Ultimately, the 48 degree banked concrete track primarily hosted intrepid motorbike and side-car racers, interspersed with athletics and cycling (including record breaking feats by Sir Hubert Opperman).

Apart from a popular midweek competition, the indigenous code did end up utilising the Motordrome in two reasonably significant triumvirates; the 1925-27 VFA Grand Finals and in 1932, Melbourne lost all three of their Motordrome home games (v Geelong, Carlton and Richmond) whilst the MCG underwent resurfacing works.  It was quite a sight, crowds not behind picket fences but a less than ideal concrete embankment, complete with ‘Danger – don’t lean over track’ signs.

Brunswick defeated Port Melbourne in the 1925 VFA Grand Final; Coburg v Brighton in the 1926 decider

After seven deaths and numerous injuries the ‘Murderdrome’ was forced to reinvent itself and in 1933 the Olympic Park Speedway opened for dirt track auto racing.  For Wren, the dream of hosting VFL games still burned.

In 1935 a pre season practice match between 1934 Grand Final combatants Richmond and South Melbourne was played under lights, with midget car racing during the breaks.  Drawing around 25,000 fans, Jack Dyer was forced to walk to the game – incredulous as to why the Swan Street trams were packed.

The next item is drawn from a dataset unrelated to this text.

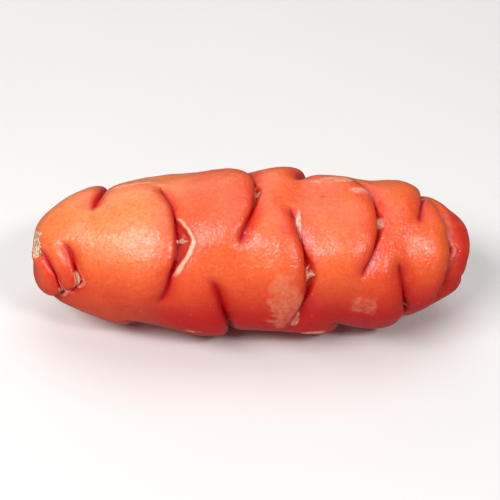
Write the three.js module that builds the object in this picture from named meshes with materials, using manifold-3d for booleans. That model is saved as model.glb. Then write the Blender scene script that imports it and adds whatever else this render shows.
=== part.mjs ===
// A New Zealand yam, the tuber of Oxalis tuberosa, lying on its side as picked.
// It is one grown piece: a stout, slightly flattened body, whose flesh swells up to each eye and drops
// into the curved crease beyond it. Millimetres and degrees, +Z up. Its length runs along X, from the
// stalk's scar at -X to the growing tip at +X, and the origin is on the ground under its middle.

import * as THREE from 'three';
import { mergeVertices } from 'three/addons/utils/BufferGeometryUtils.js';
import Module from 'manifold-3d';

// Driving dimensions.
const LENGTH = 85;
const GIRTH = 30.6; // height of the body between its swellings, at its stoutest
const WIDTH_TO_HEIGHT = 1.05;
const STOUTEST_AT = 0.51 * LENGTH; // from the stalk end
const PRESSED_FLAT = 0.45; // taken off the lowest swellings, where the tuber lies

// How full each end is: a bigger power makes a blunter end.
const STALK_END = { span: STOUTEST_AT, lengthPower: 2.2, girthPower: 3.0 };
const TIP_END = { span: LENGTH - STOUTEST_AT, lengthPower: 2.4, girthPower: 2.7 };

// Mesh fineness.
const RINGS = 84;
const SIDES = 42;
const OUTLINE_STEPS = 160;

// Shape that all creases share.
const LIP_ROUNDING = 2.6; // how far before the crease the swollen flesh starts to roll over
const CREASE_WIDTH = 0.6; // how far the dip reaches past the crease at its ends
const EYE_WIDTH = 1.8; // how much further it reaches at the middle, where the bud sits
const BLEND_BEFORE = 4; // where a crease has faded out, its swelling still ends softly
const BLEND_AFTER = 3;
const POLE_FADE = 1.2; // next to each end of the body there is no crease or swelling

// The eyes, in the order that they grew. along: from the stalk end to the middle of the crease.
// round: its place round the body, 0 on top and growing towards the back. half: half of the angle that
// the crease spans. sweep: how far its ends curve back to the stalk. depth: of the crease. swell: how
// far the flesh before it stands up. reach: how long that swelling is.
const EYES = [
  { along: 6.2, round: -92, half: 52, sweep: 5.0, depth: 1.0, swell: 0.5, reach: 6 },
  { along: 9.0, round: -72, half: 32, sweep: 2.4, depth: 0.8, swell: 0.5, reach: 7 },
  { along: 13.8, round: 46, half: 50, sweep: 2.2, depth: 1.4, swell: 0.9, reach: 11 },
  { along: 21.0, round: -176, half: 52, sweep: 3.4, depth: 1.2, swell: 0.8, reach: 12 },
  { along: 28.6, round: -41, half: 52, sweep: 3.6, depth: 1.3, swell: 1.1, reach: 15 },
  { along: 33.0, round: 100, half: 54, sweep: 3.4, depth: 1.3, swell: 1.0, reach: 14 },
  { along: 38.2, round: -125, half: 58, sweep: 3.2, depth: 1.4, swell: 1.2, reach: 13 },
  { along: 43.2, round: 2, half: 48, sweep: 3.2, depth: 1.2, swell: 0.9, reach: 13 },
  { along: 47.5, round: 150, half: 54, sweep: 3.4, depth: 1.2, swell: 0.9, reach: 13 },
  { along: 53.0, round: -66, half: 52, sweep: 3.2, depth: 1.3, swell: 1.1, reach: 13 },
  { along: 53.8, round: 62, half: 50, sweep: 3.0, depth: 1.5, swell: 1.2, reach: 12 },
  { along: 60.5, round: -165, half: 54, sweep: 3.2, depth: 1.2, swell: 0.9, reach: 12 },
  { along: 66.4, round: -27, half: 46, sweep: 3.2, depth: 1.1, swell: 1.0, reach: 12 },
  { along: 68.8, round: 112, half: 52, sweep: 3.0, depth: 1.2, swell: 1.0, reach: 11 },
  { along: 72.0, round: -112, half: 58, sweep: 1.6, depth: 1.3, swell: 0.9, reach: 11 },
  { along: 75.6, round: 22, half: 48, sweep: 1.6, depth: 1.1, swell: 0.9, reach: 9 },
  { along: 77.8, round: 165, half: 54, sweep: 2.2, depth: 1.0, swell: 0.8, reach: 8 },
  { along: 81.6, round: -45, half: 60, sweep: 2.0, depth: 0.8, swell: 0.5, reach: 7 },
];

const wasm = await Module();
wasm.setup();

// The half outline from the stalk's scar to the tip: x along the body, y its radius.
function bodyOutline() {
  const points = [];
  for (let i = 0; i <= OUTLINE_STEPS; i += 1) {
    const share = -Math.cos((Math.PI * i) / OUTLINE_STEPS);
    const end = share < 0 ? STALK_END : TIP_END;
    const fullness = 1 - Math.abs(share) ** end.lengthPower;
    const radius = (GIRTH / 2) * Math.max(fullness, 0) ** (1 / end.girthPower);
    points.push(new THREE.Vector2(STOUTEST_AT + share * end.span, radius));
  }
  const outline = new THREE.SplineCurve(points);
  outline.arcLengthDivisions = 8 * OUTLINE_STEPS;
  return outline;
}

// How far one eye lifts or sinks the surface at a place on the body.
function eyeRelief(eye, along, round) {
  const around = THREE.MathUtils.euclideanModulo(round - eye.round + 180, 360) - 180;
  const aside = Math.abs(around / eye.half);
  const creaseAt = eye.along - (eye.sweep * aside ** 2) / (1 + 0.15 * aside ** 2);
  const past = along - creaseAt;
  const open = Math.max(1 - aside ** 2.5, 0);

  const roll = THREE.MathUtils.clamp(past / LIP_ROUNDING + 1, 0, 1);
  const lip = past < 0 ? Math.sqrt(1 - roll ** 2) : 0;
  const softEnd = 1 - THREE.MathUtils.smoothstep(past, -BLEND_BEFORE, BLEND_AFTER);
  const rise = THREE.MathUtils.smoothstep(past, -eye.reach, -0.3 * eye.reach);
  const breadth = 1 - THREE.MathUtils.smoothstep(aside, 0.5, 1.4);
  const swelling = eye.swell * breadth * rise * (open * lip + (1 - open) * softEnd);

  const dipWidth = CREASE_WIDTH + EYE_WIDTH * open;
  const dip = past < 0 ? 1 - lip : Math.exp(-past / dipWidth);
  return swelling - eye.depth * open * dip;
}

// What all the eyes together do to the surface at one place.
function relief(along, round) {
  const fromEnd = Math.min(along, LENGTH - along);
  const total = EYES.reduce((sum, eye) => sum + eyeRelief(eye, along, round), 0);
  return total * THREE.MathUtils.smoothstep(fromEnd, 0, POLE_FADE);
}

// The whole grown surface, made from a sphere whose rings are laid along the body.
function tuberSurface() {
  const outline = bodyOutline();
  const geometry = new THREE.SphereGeometry(1, SIDES, RINGS).rotateZ(Math.PI / 2);
  geometry.deleteAttribute('normal');
  geometry.deleteAttribute('uv');
  const position = geometry.attributes.position;
  for (let i = 0; i < position.count; i += 1) {
    const share = Math.acos(THREE.MathUtils.clamp(-position.getX(i), -1, 1)) / Math.PI;
    const round = Math.atan2(position.getY(i), position.getZ(i));
    const place = outline.getPointAt(share);
    const tangent = outline.getTangentAt(share);
    const lift = relief(place.x, THREE.MathUtils.radToDeg(round));
    const radius = place.y + lift * tangent.x;
    position.setXYZ(
      i,
      place.x - lift * tangent.y,
      radius * Math.sin(round) * WIDTH_TO_HEIGHT,
      radius * Math.cos(round),
    );
  }
  return geometry;
}

function toSolid(geometry) {
  const merged = mergeVertices(geometry, 1e-3);
  return new wasm.Manifold(new wasm.Mesh({
    numProp: 3,
    vertProperties: new Float32Array(merged.attributes.position.array),
    triVerts: new Uint32Array(merged.index.array),
  }));
}

function toGeometry(solid) {
  const mesh = solid.getMesh();
  const geometry = new THREE.BufferGeometry();
  geometry.setAttribute('position', new THREE.BufferAttribute(mesh.vertProperties, 3));
  geometry.setIndex(new THREE.BufferAttribute(mesh.triVerts, 1));
  return geometry;
}

// The side that the tuber lies on, pressed to one flat plane.
function pressFlat(geometry) {
  geometry.computeBoundingBox();
  const groundHeight = geometry.boundingBox.min.z + PRESSED_FLAT;
  const ground = new THREE.BoxGeometry(2 * LENGTH, 2 * LENGTH, LENGTH);
  ground.deleteAttribute('normal');
  ground.deleteAttribute('uv');
  ground.translate(LENGTH / 2, 0, groundHeight - LENGTH / 2);
  return toGeometry(toSolid(geometry).subtract(toSolid(ground)));
}

// The origin goes on the ground under the middle of the tuber's box.
function setOnGround(geometry) {
  geometry.computeBoundingBox();
  const middle = geometry.boundingBox.getCenter(new THREE.Vector3());
  geometry.translate(-middle.x, -middle.y, -geometry.boundingBox.min.z);
  return geometry;
}

function makeTuber() {
  const skin = new THREE.MeshStandardMaterial({ color: 0xf2683a, roughness: 0.38, metalness: 0 });
  const geometry = setOnGround(pressFlat(tuberSurface()));
  geometry.computeVertexNormals();
  const tuber = new THREE.Mesh(geometry, skin);
  tuber.name = 'tuber';
  return tuber;
}

const yam = new THREE.Group();
yam.name = 'yam';
yam.add(makeTuber());

export default yam;
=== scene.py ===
"""A New Zealand yam, the tuber of Oxalis tuberosa, lying on its side.

The tuber is one piece of mesh: a stout body, swollen before each eye and creased beyond it. Shapes are
worked out in millimetres and degrees and turned to metres at the end. "along" runs from the stalk's scar
(-X) to the growing tip (+X), and "run" is the same way measured over the skin. "angle" goes round the body:
0 is on top, and it grows towards the back (+Y).
"""

import itertools
import math
from typing import NamedTuple

import bpy
import numpy as np
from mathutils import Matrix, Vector


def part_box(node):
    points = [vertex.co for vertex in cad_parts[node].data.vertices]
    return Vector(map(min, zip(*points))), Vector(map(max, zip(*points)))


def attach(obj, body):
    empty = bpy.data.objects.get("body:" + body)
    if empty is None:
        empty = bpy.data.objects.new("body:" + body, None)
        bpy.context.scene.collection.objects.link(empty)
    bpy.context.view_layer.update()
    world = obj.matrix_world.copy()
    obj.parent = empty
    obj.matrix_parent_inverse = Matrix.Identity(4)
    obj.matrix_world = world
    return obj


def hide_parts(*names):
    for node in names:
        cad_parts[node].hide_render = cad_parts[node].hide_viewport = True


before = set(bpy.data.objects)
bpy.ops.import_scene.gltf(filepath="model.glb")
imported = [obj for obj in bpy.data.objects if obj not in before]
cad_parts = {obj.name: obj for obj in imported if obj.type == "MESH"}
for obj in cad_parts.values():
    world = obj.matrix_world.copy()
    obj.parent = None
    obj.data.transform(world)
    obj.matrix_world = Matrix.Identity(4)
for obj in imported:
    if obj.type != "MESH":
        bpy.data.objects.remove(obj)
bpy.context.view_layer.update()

# ------------------------------------------------------------------ driving dimensions
MM = 0.001
LOW, HIGH = (np.array(corner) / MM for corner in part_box("tuber"))
LENGTH, _, HEIGHT = HIGH - LOW
# The body without its swellings.
GIRTH = 0.915 * HEIGHT
STOUTEST_AT = 0.51 * LENGTH
WIDTH_TO_HEIGHT = 1.05
# How much is pressed off the lowest swellings.
PRESSED_FLAT = 0.45

# How full each end is: a bigger power makes a blunter end.
STALK_END = dict(span=STOUTEST_AT, length_power=2.2, girth_power=3.0)
TIP_END = dict(span=LENGTH - STOUTEST_AT, length_power=2.4, girth_power=2.7)

# ------------------------------------------------------------------ mesh fineness
RINGS = 860
SIDES = 620
OUTLINE_STEPS = 6000
MOST_TRIANGLES = 190_000

# ------------------------------------------------------------------ the eyes
# The flesh before an eye rolls over into the crease: the radius of that roll, at most and as a share of the
# eye's reach, how far it hangs over, and the angle that it turns past square.
LIP_ROUNDING = 3.8
LIP_SHARE = 0.26
OVERHANG = 0.05
TUCK = math.radians(20)
TUCK_FADE = 0.9
# Beside the crease the swelling ends in a slope from so far before it to so far past it.
BLEND_BEFORE = 4.0
BLEND_AFTER = 3.0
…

The game was played under ‘272,000 candle power’ spread all around the ground and pointed in all directions to reduce glare and disperse the light evenly.  Basically the whole editorial of the Record was dedicated to the technicalities of facilitating night football.  Mr E J Bacon, the electrician, reported he ‘could comfortably read in any part of the ground’.  Unfortunately the makeshift setup proved better for perusing The Argus than for players and spectators straining to locate the whereabouts of the ball.

The Record of the Rich v South practice match at the Speedway.

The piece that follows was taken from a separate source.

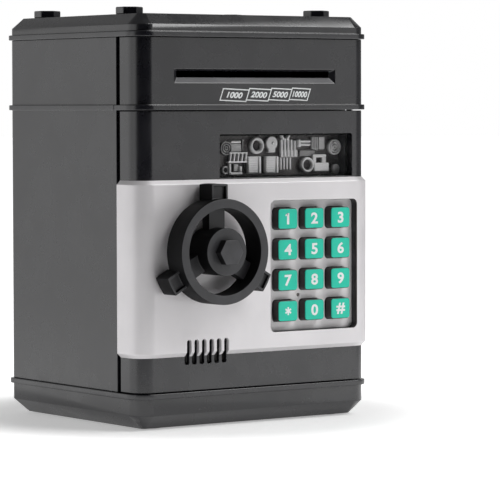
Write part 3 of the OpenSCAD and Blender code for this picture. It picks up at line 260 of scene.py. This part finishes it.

Amid politicking, the VFL vetoed Richmond’s plan to take up full time residence by just one vote – the wily Wren having tested a technical loophole related to charging admittance fees at Punt Road.   Paradoxically, plans for a speedway at Punt Road were scuttled in the 1960’s.

Over 70 years later things have, in a fashion, come full circle.  The Magpies have become entrenched further upstream of the Yarra, either side of Wren’s old stomping ground.  For a short while, just prior to AAMI Park’s construction, their training ground Edwin Flack Field was actually smack bang on this stomping ground.  Meanwhile, the Demons have returned in an administrative and training capacity to the site of their only other ‘home’ ground in Melbourne.  Finally, the Tigers still call Punt Rd home – but with occasional training ventures to Gosch’s Paddock and Victoria Park (how could they?).

Yes, it’s a funny game football.  Although the likes of Jack Dyer, John Wren and Norm Smith might not be so amused by their clubs’ living arrangements.

Edwin Flack Field (2004-06); the last of the three brief Aussie Rules fields pre-AAMI Park

About Jeff Dowsing

Washed up former Inside Sport and Sunday Age Sport freelancer. Now just giving my stuff away to good homes. Not to worry, still have my health and day job. Published & unpublished works fester on my blog Write Line Fever.


  1. Malby Danlges says

    Great article and I really appreciate that you shed some light on a footy ground I never heard of before. Thanks!

  2. Anthony James says

    Fascinating stuff Jeff. Great pics too. Thanks!

  3. Phil Dimitriadis says

    Unbelievable Jeff. John Wren was ahead of his time. If he’d been alive today he would probably be AFL CEO. His upbringing made him learn how to sell hope to the poor and influence political opinion. I still like to think of him as a ‘benefactor’ rather than an exploiter, but then again I’m biased.

  4. Thanks Phil (& Malby and Anthony)

    Not sure Wren would lump for a gig like AFL CEO. He’d be more likely to run a betting and/or player agent monopoly and have the League dancing to the beat of his drum. And from there he’d develop his own stadium and take Carlton & Essendon off Etihad’s hands!

    A fascinating character, definitely ahead of his time as you say.